The US markets ended lower on Tuesday after British lawmakers rejected the government's proposed timetable for passing legislation to ratify its deal to exit the European Union. Asian markets are trading in red on Wednesday following overnight losses on Wall Street.

Back home, Indian equity bourses broke 6-day winning rally on Tuesday’s trading session, with Sensex and Nifty closing lower by 334 and 73 points, respectively. The day started on a cautious note, as Finance Minister Nirmala Sitharaman cautioned that trade wars and protectionism have generated uncertainties, which will ultimately impact the flow of capital, goods and services. Anxiety also came among investors, amid a report showing that as many as 360 infrastructure projects, each worth Rs 150 crore or more, have shown cost overruns to the tune of over Rs 3.88 lakh crore owing to delays and other reasons. Key equity benchmarks remained lackluster during the whole trading session, despite the International Monetary Fund’s (IMF) statement that India's decision to reduce corporate income tax to help revive investment. Though, the agency said India should address continued fiscal consolidation and secure long-term stability of the fiscal conditions.
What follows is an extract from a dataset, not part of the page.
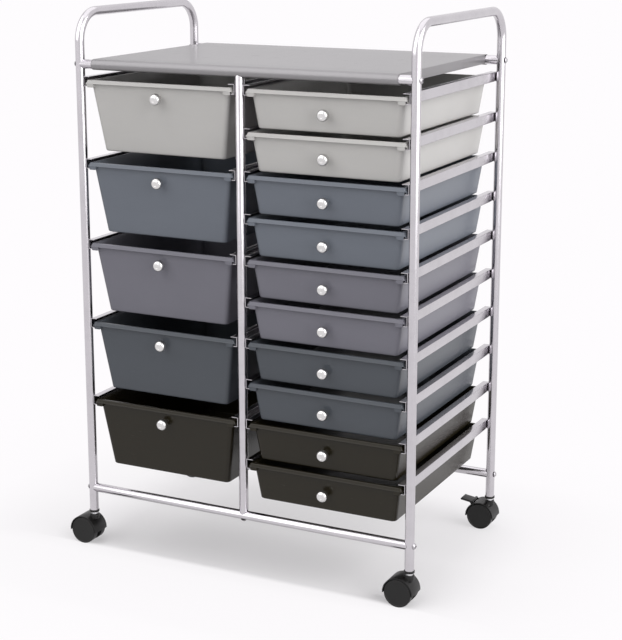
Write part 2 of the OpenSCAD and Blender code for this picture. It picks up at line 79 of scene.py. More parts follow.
TUBE_R = extent("top_front_bar", 2) / 2
LEG_X = middle("right_side_tube", 0)
LEG_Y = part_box("right_side_tube")[1].y - TUBE_R
FOOT_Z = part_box("right_side_tube")[0].z
HANDLE_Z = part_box("right_side_tube")[1].z - TUBE_R
TOP_BAR_Z = middle("top_front_bar", 2)
BOTTOM_BAR_Z = middle("bottom_front_bar", 2)
SEAT = 0.0001  # gap between faces that rest on each other


def linear(red, green, blue):
    """A screen colour, 0 to 255 a channel, in Blender's linear values."""
    steps = [channel / 255 for channel in (red, green, blue)]
    return tuple(s / 12.92 if s <= 0.04045 else ((s + 0.055) / 1.055) ** 2.4 for s in steps)


def number_prop(name, description, default, unit="NONE", **more):
    return bpy.props.FloatProperty(name=name, description=description, default=default,
                                   unit=unit, **more)


def size_prop(name, description, default):
    return number_prop(name, description, default, "LENGTH", min=0.0, precision=4)


def angle_prop(name, description, degrees):
    return number_prop(name, description, math.radians(degrees), "ROTATION")


def colour_prop(name, description, rgb):
    return bpy.props.FloatVectorProperty(name=name, description=description, size=3,
                                         default=linear(*rgb), min=0.0, max=1.0, subtype="COLOR")


class FrameSizes(bpy.types.PropertyGroup):
    """Sizes of the tubes, bars, rails and bolts."""
    bend_radius: size_prop("Bend radius", "Radius of the handle bends on the centreline", 0.050)
    cope_gap: size_prop("Cope gap", "Gap between a bar's coped end and the leg", 0.0003)
    rail_wall: size_prop("Rail wall", "Thickness of the rails' sheet steel", 0.001)
    rail_fold: size_prop("Rail fold", "Outer radius of the rails' folds", 0.0016)
    rail_height: size_prop("Rail height", "Height of a rail channel", 0.017)
    bolt_head: size_prop("Bolt head", "Diameter of the domed bolt heads", 0.011)
    bolt_dome: size_prop("Bolt dome", "Height of the domed bolt heads", 0.0032)
    bolt_key: size_prop("Key socket", "Width across the bolts' hexagon sockets", 0.004)


class PanelSizes(bpy.types.PropertyGroup):
    """Sizes of the top panel."""
    skin: size_prop("Skin", "Thickness of the panel", 0.0011)
    skirt: size_prop("Skirt", "Depth of the turned-down ends", 0.016)
    rib_depth: size_prop("Rib depth", "Depth of the ribs underneath", 0.007)
    rib_width: size_prop("Rib width", "Width of the ribs underneath", 0.0015)
    rib_bays: bpy.props.IntProperty(name="Rib bays", default=6, min=1,
                                    description="Bays between the cross ribs")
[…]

Market participants paid no heed towards the Retirement fund body, Employment Provident Fund Organisation’s (EPFO) latest Provisional Estimate of Net Payroll data report showing that India created 10,86,113 new jobs in the month of August 2019. Finally, the BSE Sensex lost 334.54 points or 0.85% to 38,963.84, while the CNX Nifty was down by 73.50 points or 0.63% to 11,588.35.